● Collected data
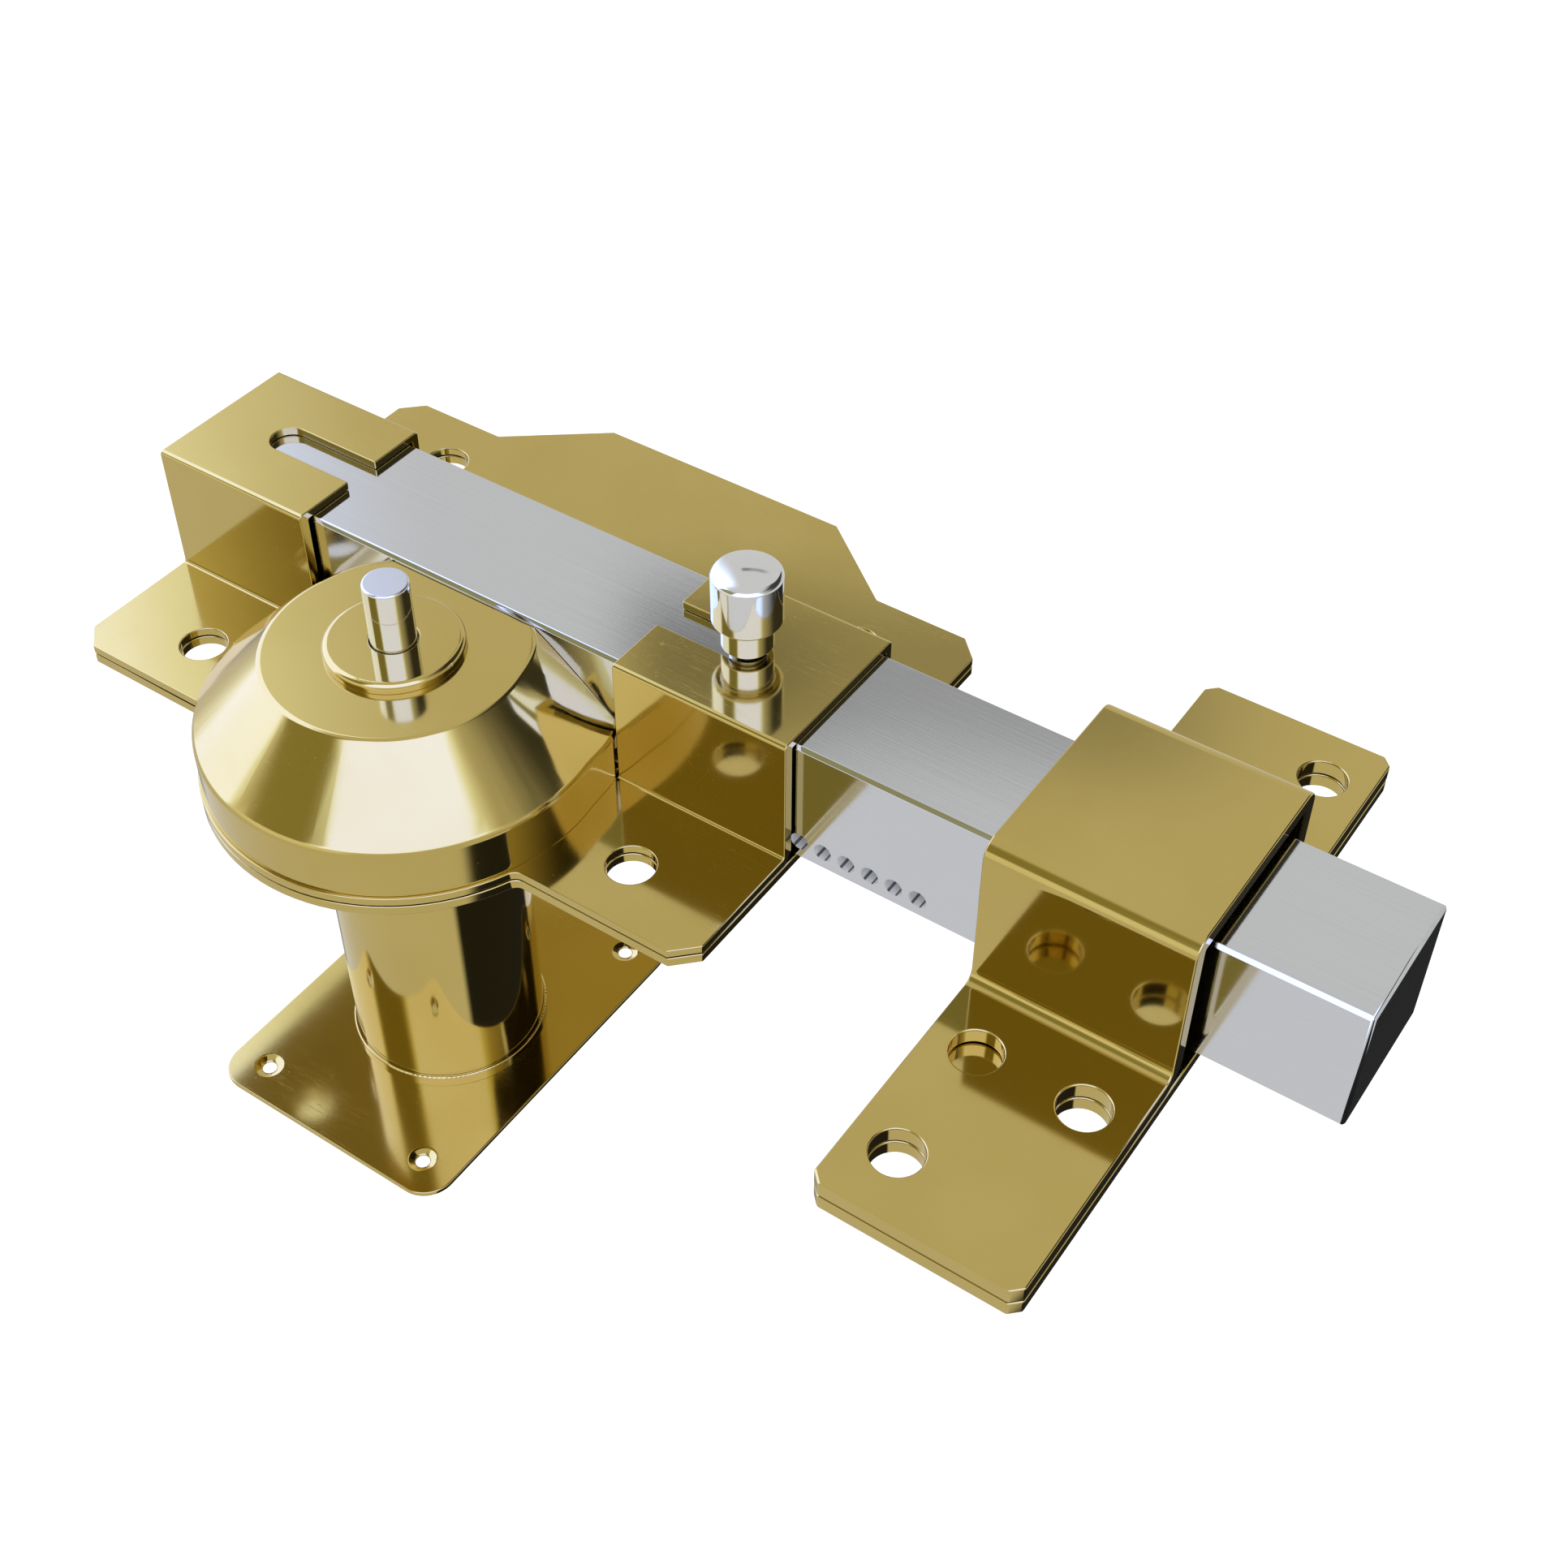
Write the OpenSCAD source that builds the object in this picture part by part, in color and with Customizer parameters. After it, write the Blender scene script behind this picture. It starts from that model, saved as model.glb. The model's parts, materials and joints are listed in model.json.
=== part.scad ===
// Surface-mounted rack deadbolt: a square bolt runs through two folded guides and into a bridge
// striker, driven by a toothed wheel under a domed cover and a key cylinder through the door.
// Millimetres. X runs along the bolt to the striker, Y across the body, Z away from the door.
// The origin is on the cylinder's axis, in the plane of the door's inner face.

/* [Body plate] */
// Length of the body along the bolt
body_l = 128; // [120:1:150]
// Distance from the cylinder axis to the front edge of the wings
wing_front = 12; // [9:0.5:18]
// Distance from the cylinder axis to the rear edge of the wings
wing_rear = 73.6; // [68:0.2:80]
// Distance from the cylinder axis to the rear edge of the hump
hump_rear = 87; // [82:0.5:95]
// Width of the hump where it leaves the wings
hump_base_w = 84.6; // [70:0.2:96]
// Width of the hump along its rear edge
hump_top_w = 50.4; // [30:0.2:66]
// Cut across each corner of the wings
corner_cut = 3.8; // [2:0.1:6]
// Radius of the round lobe that carries the cover
lobe_r = 33.7; // [33.5:0.1:36]
// Radius in the corner between the lobe and the wings
lobe_fillet_r = 2; // [0.5:0.1:4]
// Thickness of the base plate
base_t = 2; // [1.5:0.1:3]
// Thickness of the folded housing sheet
sheet_t = 1.5; // [1:0.1:2]
// Radius of the four mounting screw holes
screw_r = 4; // [2.5:0.1:4.5]
// Distance between the screw holes along the bolt
screw_dx = 90.6; // [84:0.2:104]
// Distance between the screw holes across the bolt
screw_dy = 63; // [58:0.5:64]
// Place of the front screw holes across the bolt, from the cylinder axis
screw_front_y = -1; // [-3:0.1:1]

/* [Bolt] */
// Length of the bolt
bolt_l = 210; // [208:1:240]
// Width of the bolt
bolt_w = 25; // [20:0.5:28]
// Height of the bolt
bolt_h = 23.4; // [18:0.1:28]
// Bevel along the edges of the bolt
bolt_bevel = 0.6; // [0.2:0.1:1.2]
// Distance from the cylinder axis to the nose of the thrown bolt
bolt_reach = 155.5; // [150:0.5:160]
// How many teeth of the wheel the bolt travels
travel_teeth = 19; // [14:1:20]

/* [Guides] */
// Length of each guide
guide_l = 32; // [26:1:36]
// Gap between the bolt and the front wall of a guide
gap_front = 1; // [0.3:0.1:2]
// Gap between the bolt and the rear wall of a guide
gap_rear = 0.2; // [0.1:0.05:1]
// Gap above and below the bolt
gap_z = 0.1; // [0.05:0.05:0.5]
// Outer radius of the bends along the top of a guide
guide_bend_r = 0.8; // [0.3:0.1:1.5]
// Inner radius of the bend at the foot of a guide wall
guide_foot_r = 0.5; // [0.2:0.1:1.5]
// Width of the slots that the knob's stud passes along
slot_w = 6.6; // [6.2:0.1:9]
// Length of slot that is left beyond the stud when the bolt is drawn back
slot_spare = 14.45; // [2:0.05:16]

/* [Toothed wheel] */
// Distance between two teeth, and between two holes of the bolt
tooth_pitch = 4.25; // [4:0.01:4.4]
// Number of teeth of the wheel
wheel_teeth = 24; // [22:1:26]
// Thickness of the wheel
wheel_t = 2; // [1.6:0.1:2.2]
// Depth of the pitch circle inside the face of the bolt
mesh_depth = 0.434; // [0.3:0.01:0.6]
// How far a tooth reaches past the pitch circle
tooth_reach = 1.35; // [1:0.05:1.5]
// Width of a tooth at its tip
tooth_tip_w = 1.3; // [1:0.05:1.4]
// Width of a tooth at its root
tooth_root_w = 1.8; // [1.5:0.05:1.9]
// Gap between the body of the wheel and the face of the bolt
wheel_gap = 0.5; // [0.3:0.05:1]
// Radius of the holes in the face of the bolt
rack_hole_r = 1.55; // [1.5:0.01:1.7]
// Depth of the holes in the face of the bolt
rack_hole_depth = 6; // [3:0.5:10]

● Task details
Repeat the material from above exactly, word for word.

● Full answer
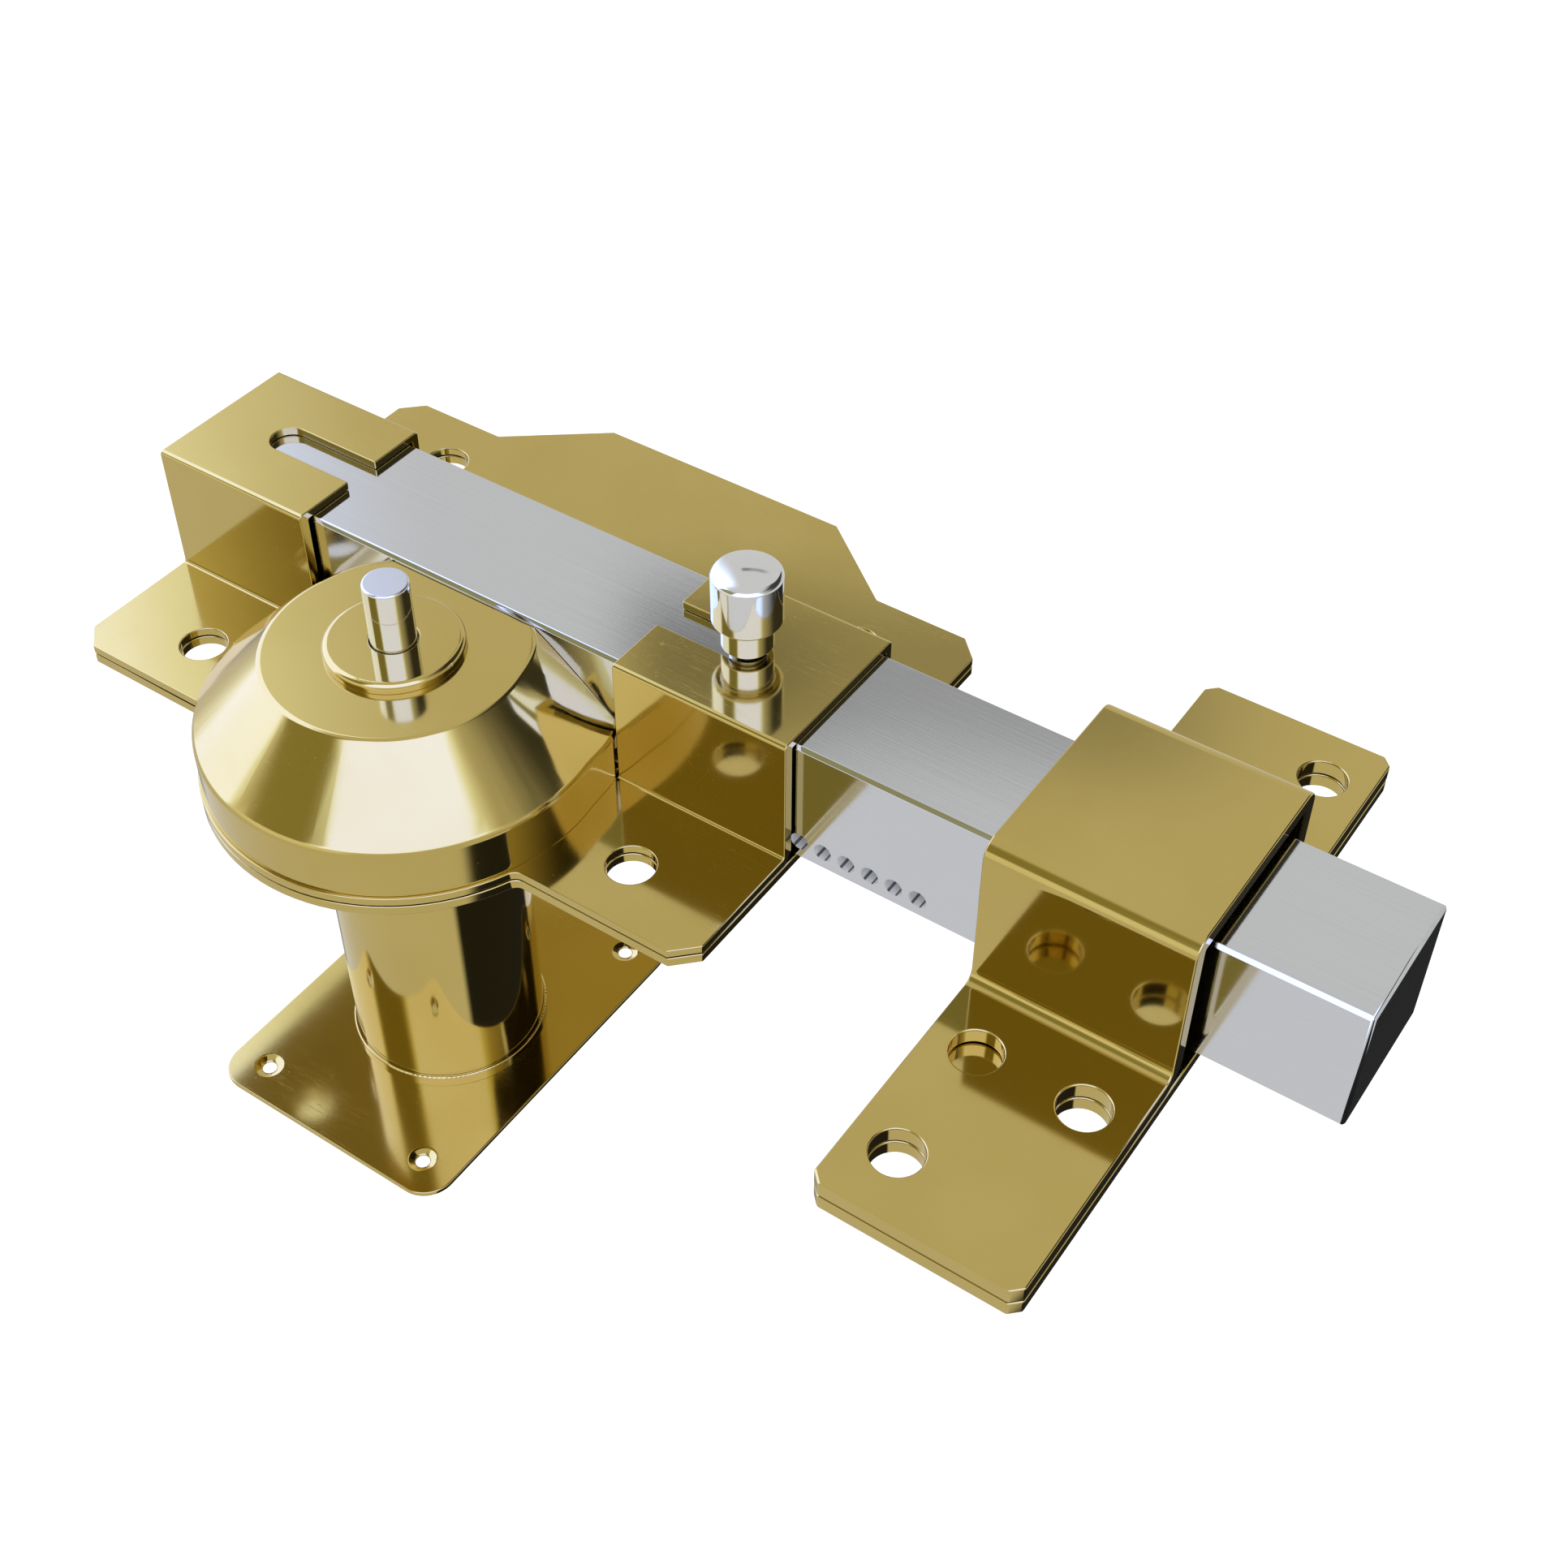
Write the OpenSCAD source that builds the object in this picture part by part, in color and with Customizer parameters. After it, write the Blender scene script behind this picture. It starts from that model, saved as model.glb. The model's parts, materials and joints are listed in model.json.
=== part.scad ===
// Surface-mounted rack deadbolt: a square bolt runs through two folded guides and into a bridge
// striker, driven by a toothed wheel under a domed cover and a key cylinder through the door.
// Millimetres. X runs along the bolt to the striker, Y across the body, Z away from the door.
// The origin is on the cylinder's axis, in the plane of the door's inner face.

/* [Body plate] */
// Length of the body along the bolt
body_l = 128; // [120:1:150]
// Distance from the cylinder axis to the front edge of the wings
wing_front = 12; // [9:0.5:18]
// Distance from the cylinder axis to the rear edge of the wings
wing_rear = 73.6; // [68:0.2:80]
// Distance from the cylinder axis to the rear edge of the hump
hump_rear = 87; // [82:0.5:95]
// Width of the hump where it leaves the wings
hump_base_w = 84.6; // [70:0.2:96]
// Width of the hump along its rear edge
hump_top_w = 50.4; // [30:0.2:66]
// Cut across each corner of the wings
corner_cut = 3.8; // [2:0.1:6]
// Radius of the round lobe that carries the cover
lobe_r = 33.7; // [33.5:0.1:36]
// Radius in the corner between the lobe and the wings
lobe_fillet_r = 2; // [0.5:0.1:4]
// Thickness of the base plate
base_t = 2; // [1.5:0.1:3]
// Thickness of the folded housing sheet
sheet_t = 1.5; // [1:0.1:2]
// Radius of the four mounting screw holes
screw_r = 4; // [2.5:0.1:4.5]
// Distance between the screw holes along the bolt
screw_dx = 90.6; // [84:0.2:104]
// Distance between the screw holes across the bolt
screw_dy = 63; // [58:0.5:64]
// Place of the front screw holes across the bolt, from the cylinder axis
screw_front_y = -1; // [-3:0.1:1]

/* [Bolt] */
// Length of the bolt
bolt_l = 210; // [208:1:240]
// Width of the bolt
bolt_w = 25; // [20:0.5:28]
// Height of the bolt
bolt_h = 23.4; // [18:0.1:28]
// Bevel along the edges of the bolt
bolt_bevel = 0.6; // [0.2:0.1:1.2]
// Distance from the cylinder axis to the nose of the thrown bolt
bolt_reach = 155.5; // [150:0.5:160]
// How many teeth of the wheel the bolt travels
travel_teeth = 19; // [14:1:20]

/* [Guides] */
// Length of each guide
guide_l = 32; // [26:1:36]
// Gap between the bolt and the front wall of a guide
gap_front = 1; // [0.3:0.1:2]
// Gap between the bolt and the rear wall of a guide
gap_rear = 0.2; // [0.1:0.05:1]
// Gap above and below the bolt
gap_z = 0.1; // [0.05:0.05:0.5]
// Outer radius of the bends along the top of a guide
guide_bend_r = 0.8; // [0.3:0.1:1.5]
// Inner radius of the bend at the foot of a guide wall
guide_foot_r = 0.5; // [0.2:0.1:1.5]
// Width of the slots that the knob's stud passes along
slot_w = 6.6; // [6.2:0.1:9]
// Length of slot that is left beyond the stud when the bolt is drawn back
slot_spare = 14.45; // [2:0.05:16]

/* [Toothed wheel] */
// Distance between two teeth, and between two holes of the bolt
tooth_pitch = 4.25; // [4:0.01:4.4]
// Number of teeth of the wheel
wheel_teeth = 24; // [22:1:26]
// Thickness of the wheel
wheel_t = 2; // [1.6:0.1:2.2]
// Depth of the pitch circle inside the face of the bolt
mesh_depth = 0.434; // [0.3:0.01:0.6]
// How far a tooth reaches past the pitch circle
tooth_reach = 1.35; // [1:0.05:1.5]
// Width of a tooth at its tip
tooth_tip_w = 1.3; // [1:0.05:1.4]
// Width of a tooth at its root
tooth_root_w = 1.8; // [1.5:0.05:1.9]
// Gap between the body of the wheel and the face of the bolt
wheel_gap = 0.5; // [0.3:0.05:1]
// Radius of the holes in the face of the bolt
rack_hole_r = 1.55; // [1.5:0.01:1.7]
// Depth of the holes in the face of the bolt
rack_hole_depth = 6; // [3:0.5:10]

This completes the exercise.